Mr. Mendez, a 25-year veteran of the spy agency, was effectively in the business of geopolitical theater. Pulling techniques from magicians, movie makeup artists and even the television show “Mission: Impossible,” he changed one person into another, transforming agents into characters with backstories, costumes and documents that helped them evade detection and avoid capture in foreign countries.

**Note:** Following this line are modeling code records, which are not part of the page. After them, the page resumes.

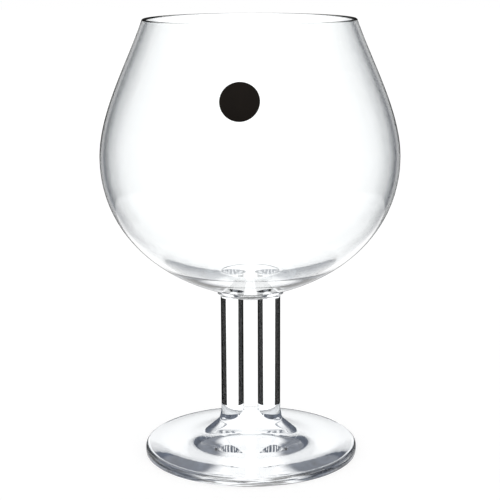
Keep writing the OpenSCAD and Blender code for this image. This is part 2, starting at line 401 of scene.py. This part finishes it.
def paint_rim_shade(nodes, place):
    """Painted shade: dark streaks that run round the foot's edge, seen on its outer side only."""
    sizes, finish = bpy.context.scene.snifter_sizes, bpy.context.scene.snifter_finish
    across = nodes.add("ShaderNodeSeparateXYZ", {}, {"Vector": place})
    deep, height = across.other("Y"), across.other("Z")
    radius = across.maths("SQRT", across * across + deep * deep)
    drawn_out = nodes.add("ShaderNodeCombineXYZ", {}, {
        "X": across * finish.streak_wide, "Y": deep * finish.streak_wide,
        "Z": height * finish.streak_high})
    uneven = nodes.noise(drawn_out, 1, detail=2, rough=0.5)
    edge_begins = (sizes.bead_radius + FOOT_HIGH.x) / 2
    on_edge = 1 - radius.fades(edge_begins, finish.streak_edge)
    outside = 1 - nodes.add("ShaderNodeNewGeometry", out="Backfacing")
    return outside * on_edge * (1 - uneven.fades(1 - finish.streak_part, finish.streak_soft))


def pressed_glass():
    """The hub and the foot are one pressing, so they share their glass."""
    return glass_material("pressed_glass", bpy.context.scene.snifter_finish.foot_tint, PRESSED,
                          pressed=True)


def film_material():
    """Black printed film, slightly satin, with a fine grain."""
    made, nodes = material("black_film")
    finish = bpy.context.scene.snifter_finish
    place = nodes.add("ShaderNodeTexCoord", out="Object")
    grain = nodes.noise(place, finish.film_grain, detail=3, rough=0.6)
    patches = nodes.noise(place, finish.film_patches, detail=2, rough=0.5)
    shade = nodes.mix(patches, rgba([c * finish.film_dark for c in finish.film]),
                      rgba([c * finish.film_light for c in finish.film]))
    nodes.surface(nodes.add("ShaderNodeBsdfPrincipled", {}, {
        "Base Color": shade, "Roughness": finish.film_rough + finish.film_rougher * patches,
        "Specular IOR Level": finish.film_mirror,
        "Normal": nodes.bump(grain, finish.film_relief, finish.film_rise)}))
    return made


# Outlines, as (radius, height)

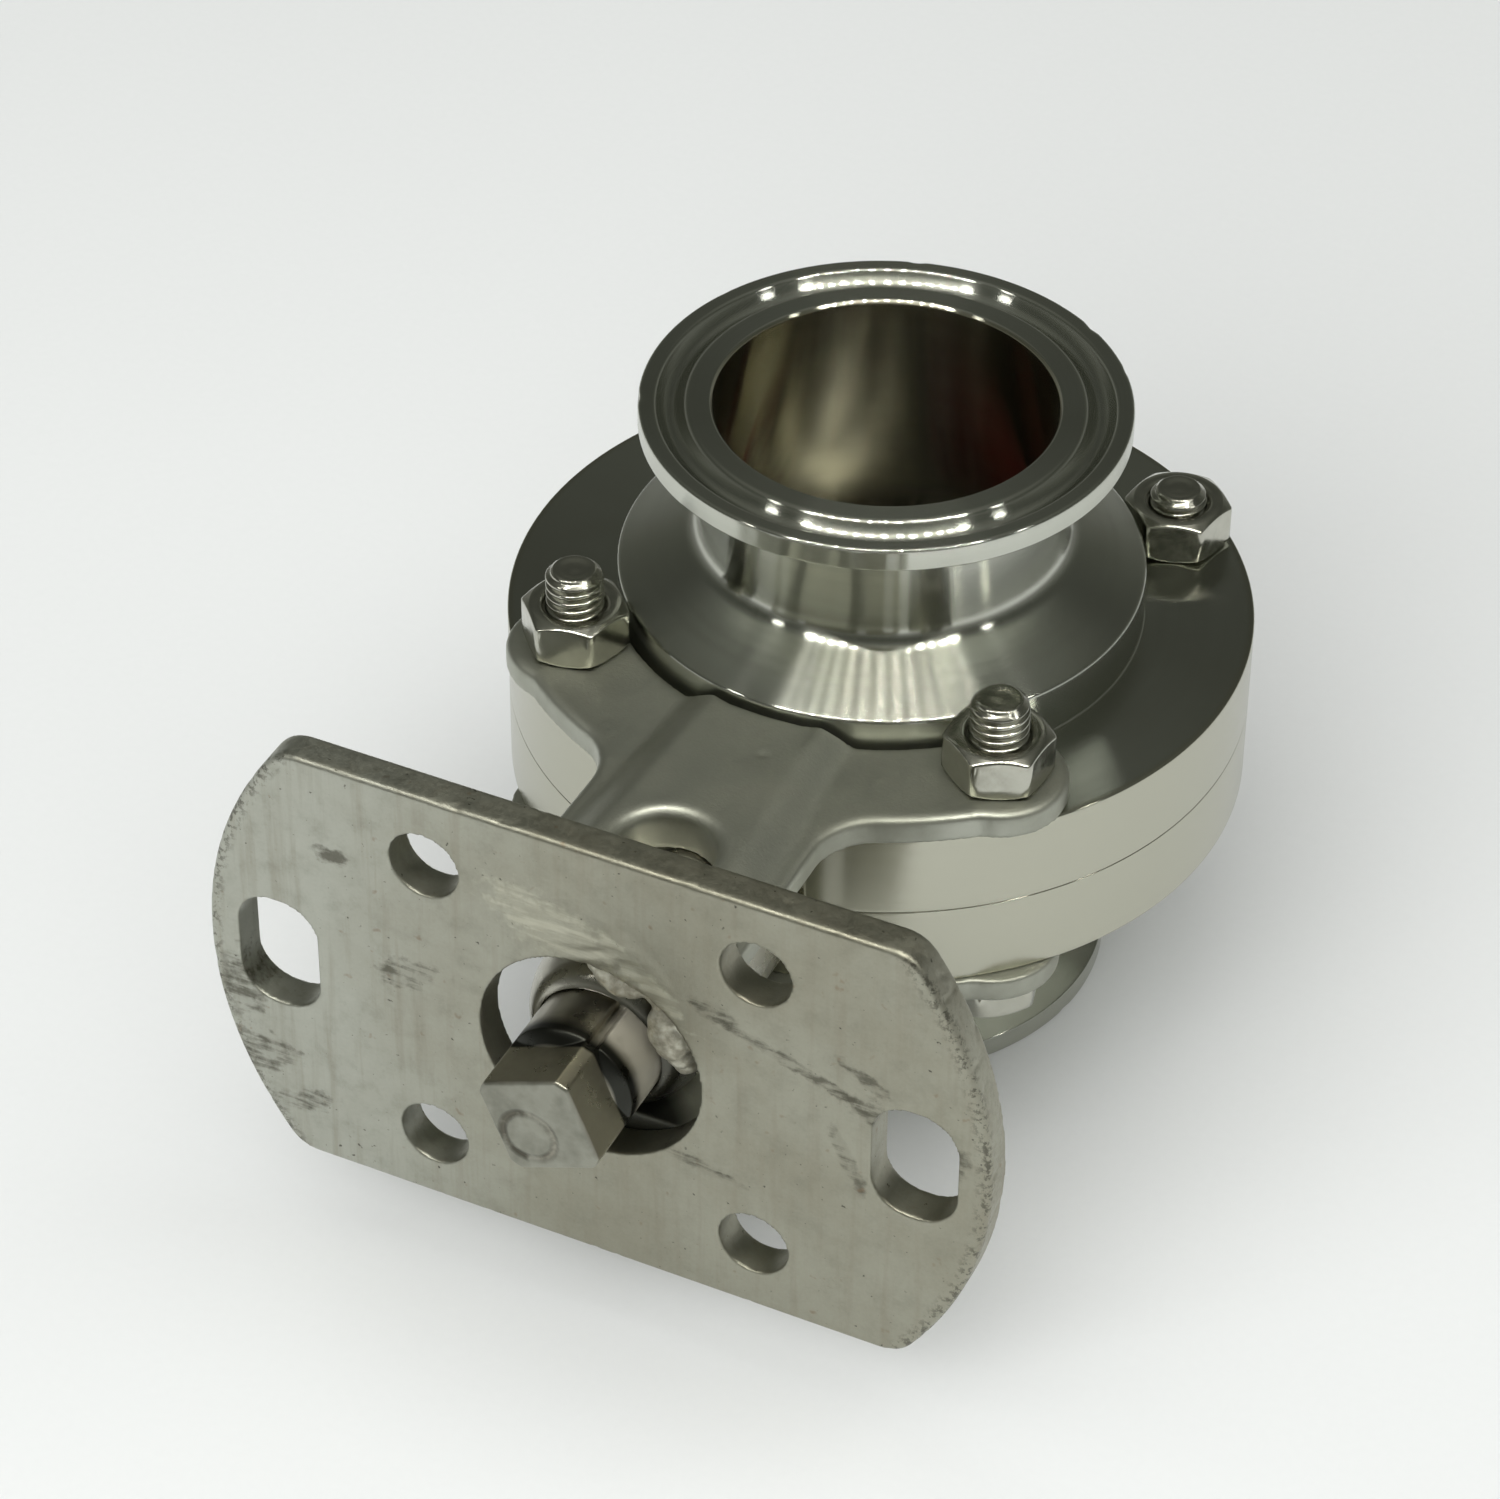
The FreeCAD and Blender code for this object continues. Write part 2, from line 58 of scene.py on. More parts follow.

Appropriately for a man whose career seemed drawn from a Hollywood thriller, his greatest triumph hinged on a bogus sci-fi film, a sham production office in Los Angeles and a fake location-scouting expedition to Iran. Disguising himself as an Irish filmmaker, Mr. Mendez successfully smuggled six State Department employees out of Tehran during the 1979-1981 Iran hostage crisis, passing them off as a Canadian movie crew in a daring mission that formed the basis of the Oscar-winning movie “Argo” (2012).
Mr. Mendez, who was portrayed by actor-director Ben Affleck in the film, was 78 when he died on Jan. 19 at an assisted-living center in Frederick, Md. He had Parkinson’s disease, said his wife, fellow CIA veteran Jonna Mendez.